Large Language Models are Better Reasoners with Self-Verification
October 18, 2023 ยท View on GitHub
This is the official implementation of Large Language Models are Better Reasoners with Self-Verification.
(EMNLP 2023 Findings)
Demo
Installation
Make sure you have Python>=3.8 installed on your machine.
pip install torch==1.8.2+cu111 torchtext==0.9.2 -f https://download.pytorch.org/whl/lts/1.8/torch_lts.html
pip install tqdm transformers sklearn pandas numpy sentencepiece openai
Set your OpenAI API key
# https://beta.openai.com/account/api-keys
export OPENAI_API_KEY=(YOUR OPENAI API KEY)
Set arguments.
model=CODEX # {"gpt3", "gpt3-medium", "gpt3-large", "gpt3-xl", "CODEX", "CODEX-001"}. "codex" is the smallest model.
dataset=multiarith # We can use other datasets. See help for the details.
api_time_interval=4.0 # Caution.

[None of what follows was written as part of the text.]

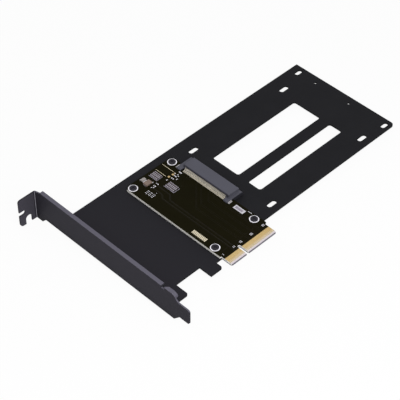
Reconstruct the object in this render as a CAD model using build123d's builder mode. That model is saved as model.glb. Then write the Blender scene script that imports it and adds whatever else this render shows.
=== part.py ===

The API allows users request API up to 20 times in a minutes, otherwise errors happen.
Quick Start
Demo
python demo.py
Self-Verification (our proposal)
python main.py --method=verifier_cot --model=${model} --dataset=${dataset}
CoT
# MultiArith and GSM8K are currently available.
python main.py --method=few_shot_cot --model=${model} --dataset=${dataset}
Method

- Forward Reasoning, the LLM generates candidate thought chains and conclusions for a given problem text;
- Backward Verification, we use the LLM to verify whether the conditions meet the candidate conclusions and rank the candidate conclusions based on a verification score.
Cite
@misc{weng2023large, title={Large Language Models are Better Reasoners with Self-Verification}, author={Yixuan Weng and Minjun Zhu and Fei Xia and Bin Li and Shizhu He and Kang Liu and Jun Zhao}, year={2023}, eprint={2212.09561}, archivePrefix={arXiv}, primaryClass={cs.AI} }